Une petite toile rapidement exécutée hier à la brosse et au couteau, en extérieur il faut savoir saisir la lumière mais aussi savoir interpréter, un peintre n'est pas un photographe. Des taches de couleur plus des taches de couleurs et peu à peu le dessin apparaît... Sur cette toile une chose m'a intéressé à peindre, c'est la répétition des verticales. Savez-vous aussi comment j'ai construit l'emplacement exact du clocher sur la surface de ma toile ? Une chose est certaine, faire tout dans le même vert ne sert pas ni la luminosité ni l'ambiance, et pourtant sur ma palette il n'y avait qu'un seul vert !

Quand il fait chaud et que la côte est inabordable tellement les touristes envahissent tout je préfère traîner mon chevalet dans la campagne du Pays d'Auge, c'est plus calme, il n'y a souvent presque personne ! Pas de peintres non plus d'ailleurs...

49-  La source de l'Orbiquet

Huile sur toile de lin 41 x 50 

 

J'ai travaillé cette toile sur le motif avec une lumière très normande, lumineuse mais sombre en même temps, diffusion de l'humidité. La deuxième séance plus troublée dans son atmosphère m'a décidé à reprendre les éclairages et la tonalité générale.

Ci-dessous une galerie des différentes étapes d'exécution.
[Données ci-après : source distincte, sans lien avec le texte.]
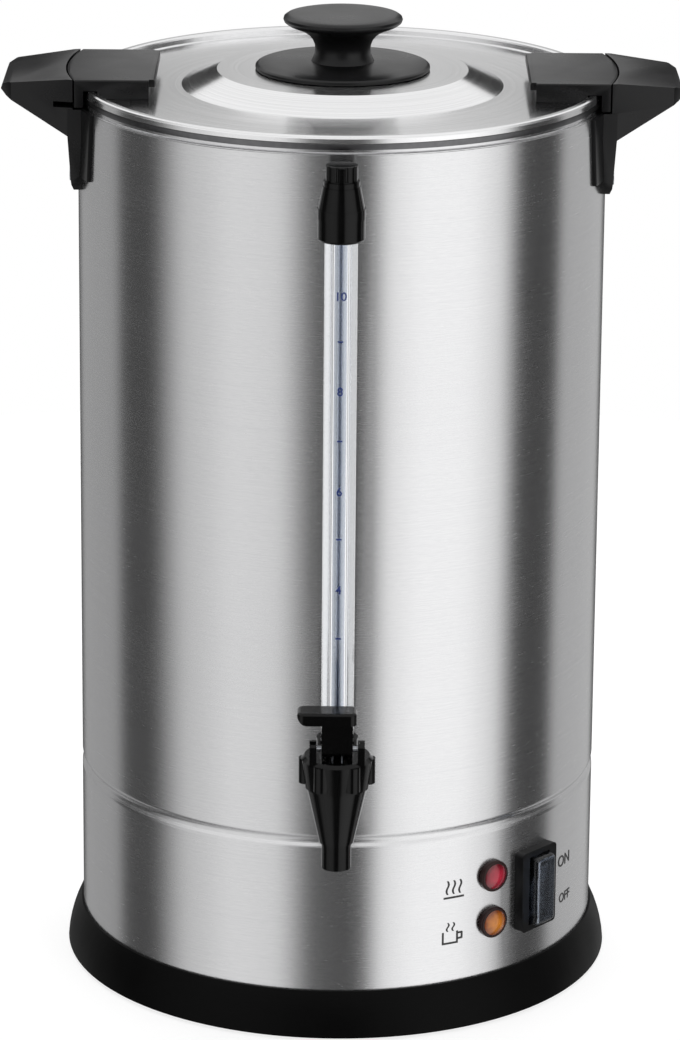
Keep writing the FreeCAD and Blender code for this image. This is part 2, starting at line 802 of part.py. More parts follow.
def tap_body():
    seat_z = cone_z0 + seat_t
    outer = turned([
        (0, spout_z), (spout_r, spout_z), (spout_r, cone_z0), (cone_r0, cone_z0),
        (cone_r1, cone_z1), (0, cone_z1)], 0, tap_y)
    cavity = turned([
        (0, seat_z), (cone_r(seat_z) - cone_wall, seat_z),
        (cone_r1 - cone_wall, cone_z1), (0, cone_z1)], 0, tap_y)
    orifice = turned([
        (0, spout_z), (spout_bore_r, spout_z), (spout_bore_r, cone_z0), (seat_r, cone_z0 + 0.8),
        (seat_r, seat_z), (0, seat_z)], 0, tap_y)
    inner_end = -wall_in_r + shank_inside
    shank = cylinder(shank_r, inner_end - tap_y, 0, tap_y, shank_z, AXIS_Y)
    flange_y = -body_r - 0.1 - seal_t - shank_flange_t
    flange = cylinder(shank_flange_r, shank_flange_t, 0, flange_y, shank_z, AXIS_Y)
    socket = cylinder(socket_r, socket_top - shank_z, 0, gauge_y, shank_z)
    ring_z = tube_z0 - seal_ring_t
    socket_bore = cylinder(tube_r + fit_gap / 2, socket_top - ring_z, 0, gauge_y, ring_z)
    channel = cylinder(shank_bore_r, inner_end - tap_y, 0, tap_y, shank_z, AXIS_Y)
    riser = cylinder(tube_bore_r, ring_z - shank_z, 0, gauge_y, shank_z)
    return join(outer, shank, flange, socket).cut([cavity, orifice, channel, socket_bore, riser])


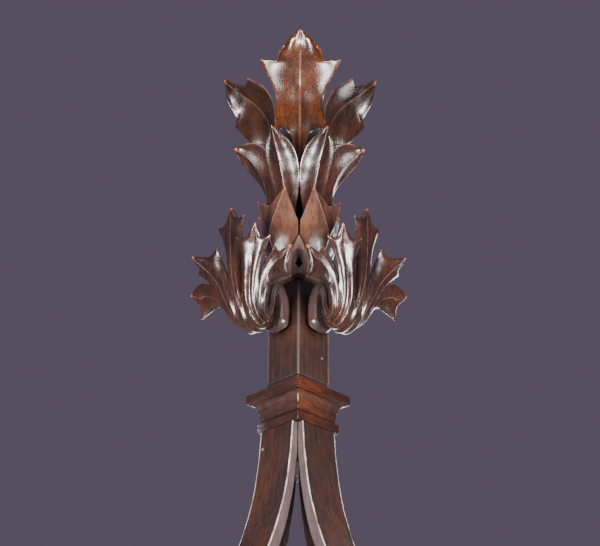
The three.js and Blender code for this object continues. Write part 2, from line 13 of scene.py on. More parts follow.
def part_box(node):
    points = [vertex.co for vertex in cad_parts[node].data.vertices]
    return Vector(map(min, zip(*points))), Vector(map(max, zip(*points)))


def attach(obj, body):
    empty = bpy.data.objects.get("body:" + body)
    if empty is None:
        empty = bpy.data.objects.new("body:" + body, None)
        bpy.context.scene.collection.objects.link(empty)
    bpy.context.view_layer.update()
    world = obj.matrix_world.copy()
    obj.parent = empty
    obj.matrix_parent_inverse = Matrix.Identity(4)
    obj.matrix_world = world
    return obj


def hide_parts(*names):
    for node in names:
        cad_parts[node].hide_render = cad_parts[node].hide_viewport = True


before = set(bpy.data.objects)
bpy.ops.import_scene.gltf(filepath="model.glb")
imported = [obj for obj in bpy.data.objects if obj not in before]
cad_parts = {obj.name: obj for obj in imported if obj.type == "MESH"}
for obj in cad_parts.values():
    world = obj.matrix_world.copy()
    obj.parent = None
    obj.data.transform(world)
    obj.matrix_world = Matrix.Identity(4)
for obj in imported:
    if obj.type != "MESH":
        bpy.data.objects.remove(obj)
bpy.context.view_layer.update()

# ---- places, from the frame ----
MM = 0.001
post_low, post_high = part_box("post")
AXIS = Vector(((post_low.x + post_high.x) / 2, (post_low.y + post_high.y) / 2, 0))
FRONT = -math.pi / 2
EIGHTH = math.pi / 4
QUARTER = math.pi / 2

# ---- sizes in millimetres; heights are measured from the rib feet ----
GLUE_GAP = 0.3
POST_HALF = 25.0
POST_BOTTOM_Z = 146.0
COLLAR_BOTTOM_Z = 189.6
COLLAR_TOP_Z = 234.0
SEAM_Z = COLLAR_TOP_Z + 13.9
CAPITAL_BOTTOM_Z = 371.0
CAPITAL_SHOULDER_Z = 404.0
CAPITAL_TOP_Z = 441.0
CAPITAL_HALF_DIAGONAL = 45.5
CAPITAL_NECK_HALF_DIAGONAL = 39.5


# ================= curves and sheets =================
SHEET_EASING_ROUNDS = 40
TIP_ROWS = 0.3


def smooth_curve(points, places):
    """Points on a Catmull-Rom curve through points, at places counted in points from 0."""
    points = np.asarray(points, float)
    padded = np.vstack([2 * points[0] - points[1], points, 2 * points[-1] - points[-2]])
    index = np.clip(np.floor(places).astype(int), 0, len(points) - 2)
    f = (np.asarray(places) - index)[:, None]
    p0, p1, p2, p3 = (padded[index + k] for k in range(4))
    m1 = (p2 - p0) / 2
    m2 = (p3 - p1) / 2
    return (
        (2 * f**3 - 3 * f**2 + 1) * p1
        + (f**3 - 2 * f**2 + f) * m1
        + (3 * f**2 - 2 * f**3) * p2
        + (f**3 - f**2) * m2
    )


def broken_curve(points, corners, places):
    """The same, but the curve breaks at each corner, so lobe tips and notches stay sharp."""
    ends = [0] + list(corners) + [len(points) - 1]
    ends = sorted(set(ends))
    result = np.zeros((len(places), 3))
    for start, end in zip(ends[:-1], ends[1:]):
        inside = (places >= start) & (places <= end)
        result[inside] = smooth_curve(points[start : end + 1], places[inside] - start)
    return result


def unit(vectors):
    """The vectors, each scaled to a length of 1."""
    return vectors / np.maximum(np.linalg.norm(vectors, axis=-1, keepdims=True), 1e-9)


def across_places(count):
    """Places across a leaf from -1 to 1, closer together at the midrib and the margins."""
    half = np.linspace(0, 1, count + 1)
    half = 0.5 - 0.5 * np.cos(half * math.pi)
    return np.concatenate([-half[:0:-1], half])


def eased(grid, rounds, keep_middle=False):
    """Averages each inner point with its four neighbours, so the sheet flows past lobes and notches."""
    middle = grid.shape[1] // 2
    for _ in range(rounds):
        mean = grid.copy()
        mean[1:-1, 1:-1] = (grid[:-2, 1:-1] + grid[2:, 1:-1] + grid[1:-1, :-2] + grid[1:-1, 2:]) / 4
        if keep_middle:
            mean[:, middle] = grid[:, middle]
        grid = mean
    return grid


def leaf_sheet(rows, steps, columns):
    """A leaf's surface points, normals, distances from the midrib and half widths, and its places
    along from 0 to 1 and across from -1 to 1. Rows run from root to tip: (left margin, midrib,
    right margin[, which margins have a corner there])."""
    # the margins and the midrib
    left_corners = [i for i, row in enumerate(rows) if len(row) > 3 and row[3] != "right"]
    right_corners = [i for i, row in enumerate(rows) if len(row) > 3 and row[3] != "left"]
    places = np.arange((len(rows) - 1) * steps + 1) / steps
    left = broken_curve([row[0] for row in rows], left_corners, places)
    middle = smooth_curve([row[1] for row in rows], places)
    right = broken_curve([row[2] for row in rows], right_corners, places)

    # the surface between them
    even = np.linspace(-1, 1, 2 * columns + 1)
    blend = np.abs(even)[None, :, None]
    margin = np.where(even[None, :, None] < 0, left[:, None], right[:, None])
    sheet = eased(middle[:, None] * (1 - blend) + margin * blend, SHEET_EASING_ROUNDS, keep_middle=True)
    across = across_places(columns)
    surface = np.stack([
        np.stack([np.interp(across, even, row[:, k]) for k in range(3)], axis=1) for row in sheet
    ])

    # its normals; close to the tip, where the margins meet, directions are kept from just below
    tips = places > places[-1] - TIP_ROWS
    along = unit(np.gradient(surface, axis=0))
    along[tips] = along[~tips][-1]
    sideways = unit(right - left)
    sideways[tips] = sideways[~tips][-1]
    slope = np.gradient(surface, axis=1)
    slope[tips] = sideways[tips][:, None]
    normal = unit(eased(unit(np.cross(unit(slope), along)), 4))

    # how far each point is from the midrib, measured over the surface
    centre = columns
    lengths = np.linalg.norm(np.diff(surface, axis=1), axis=2)
    distance = np.zeros(surface.shape[:2])
    distance[:, centre + 1 :] = np.cumsum(lengths[:, centre:], axis=1)
    distance[:, :centre] = np.cumsum(lengths[:, :centre][:, ::-1], axis=1)[:, ::-1]
    half = np.where(across[None, :] < 0, distance[:, :1], distance[:, -1:])
    for _ in range(3 * steps):
        half[1:-1] = (half[:-2] + 2 * half[1:-1] + half[2:]) / 4
    return surface, normal, distance, np.maximum(half, 0.5), places / places[-1], across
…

J'ai ajouté un commentaire que j'avais écrit sur ma page Facebook, l'histoire est étonnante. 

 

Je reviens sur ce site très agréable des sources de l'Orbiquet. Une des plus intéressantes sources de Normandie, un système vauclusien avec une eau d'une très grande pureté que cette rivière conservera jusqu’à sa traversée de Lisieux où elle deviendra une vulgaire rivière pas toujours très propre....
Donc ici nous sommes au Sud de Lisieux à La Folletière-Abenon, un petit village qui a mis tout son cœur à aménager ce site digne de tout artiste-peintre à la recherche d'un motif pour y planter son chevalet... ce que j'ai fait vendredi. Vous voyez donc ma toile presque terminée en fin d'après-midi.
Une explication sur le parasol, il ne sert qu'à filtrer l'excès de luminosité qui dans certains cas peut me gêner pour étudier mes couleurs à l'huile. Le coin est si agréable que je pense revenir.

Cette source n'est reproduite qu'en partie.